UN homme n’est pas pauvre parce qu’il n’a rien, mais parce qu’il ne travaille pas. Celui qui n’a aucun bien & qui travaille, est aussi à son aise que celui qui a cent écus de revenu sans travailler. Celui qui n’a rien, & qui a un métier, n’est pas plus pauvre que celui qui a dix arpens de terre en propre, & qui doit les travailler pour subsister. L’ouvrier qui a donné à ses enfans son art pour héritage, leur a laissé un bien qui s’est multiplié à proportion de leur nombre. Il n’en est pas de même de celui qui a dix arpens de fonds pour vivre, & qui les partage à ses enfans.

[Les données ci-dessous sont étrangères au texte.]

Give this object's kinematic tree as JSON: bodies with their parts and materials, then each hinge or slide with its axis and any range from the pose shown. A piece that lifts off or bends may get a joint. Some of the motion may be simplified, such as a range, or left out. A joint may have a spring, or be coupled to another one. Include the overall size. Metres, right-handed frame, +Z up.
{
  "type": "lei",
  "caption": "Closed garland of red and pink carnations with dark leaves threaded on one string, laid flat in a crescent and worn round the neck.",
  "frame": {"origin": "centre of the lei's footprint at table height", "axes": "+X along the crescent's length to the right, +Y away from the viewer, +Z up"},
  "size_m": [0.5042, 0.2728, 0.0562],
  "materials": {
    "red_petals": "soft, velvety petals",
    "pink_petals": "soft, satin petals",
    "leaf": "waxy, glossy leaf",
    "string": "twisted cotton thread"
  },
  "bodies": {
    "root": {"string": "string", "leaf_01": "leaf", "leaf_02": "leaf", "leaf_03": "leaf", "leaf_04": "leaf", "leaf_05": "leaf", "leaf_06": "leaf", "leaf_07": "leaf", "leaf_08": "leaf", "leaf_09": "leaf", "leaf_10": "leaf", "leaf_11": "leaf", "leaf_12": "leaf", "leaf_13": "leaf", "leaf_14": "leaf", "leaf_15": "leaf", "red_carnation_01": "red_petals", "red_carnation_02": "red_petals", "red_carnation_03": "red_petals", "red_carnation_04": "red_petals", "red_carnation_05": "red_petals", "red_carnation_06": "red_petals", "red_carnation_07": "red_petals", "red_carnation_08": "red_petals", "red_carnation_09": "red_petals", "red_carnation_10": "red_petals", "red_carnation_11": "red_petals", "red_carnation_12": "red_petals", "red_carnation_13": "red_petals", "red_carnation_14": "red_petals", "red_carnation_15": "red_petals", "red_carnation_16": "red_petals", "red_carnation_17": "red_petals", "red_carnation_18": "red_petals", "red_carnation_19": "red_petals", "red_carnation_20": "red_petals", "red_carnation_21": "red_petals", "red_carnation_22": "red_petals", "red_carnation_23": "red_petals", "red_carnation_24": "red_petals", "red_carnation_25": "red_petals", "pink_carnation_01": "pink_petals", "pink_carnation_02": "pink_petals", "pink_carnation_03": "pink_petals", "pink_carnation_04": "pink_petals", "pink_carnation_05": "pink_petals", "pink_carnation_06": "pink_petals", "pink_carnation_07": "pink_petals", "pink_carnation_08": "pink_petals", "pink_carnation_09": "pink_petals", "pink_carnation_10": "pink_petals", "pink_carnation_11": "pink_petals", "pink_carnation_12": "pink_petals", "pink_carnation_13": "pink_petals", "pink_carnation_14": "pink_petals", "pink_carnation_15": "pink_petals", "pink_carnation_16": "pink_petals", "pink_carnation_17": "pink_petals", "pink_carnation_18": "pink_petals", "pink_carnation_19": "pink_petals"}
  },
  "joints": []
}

Dans les pays de commerce, où beaucoup de gens n’ont que leur art, l’état est souvent obligé de pourvoir aux besoins des vieillards, des malades & des orphelins. Un état bien policé tire cette subsistance du fonds des arts mêmes ; il donne aux uns les travaux dont ils sont capables ; il enseigne les autres à travailler, ce qui fait déjà un travail.

Quelques aumônes que l’on fait à un homme nud, dans les rues, ne remplissent point les obligations de l’état, qui doit à tous les citoyens une subsistance assurée, la nourriture, un vêtement convenable, & un genre de vie qui ne soit point contraire à la santé.

Aureng-Zebe, à qui on demandoit pourquoi il ne bâtissoit point d’hôpitaux, dit[1] : "Je rendrai mon empire si riche, qu’il n’aura pas besoin d’hôpitaux." Il auroit fallu dire : Je commencerai par rendre mon empire riche, & je bâtirai des hôpitaux.

Les richesses d’un état supposent beaucoup d’industrie. Il n’est pas possible que, dans un si grand nom-


  1. Voyez Chardin, voyage de Perse, tome 8.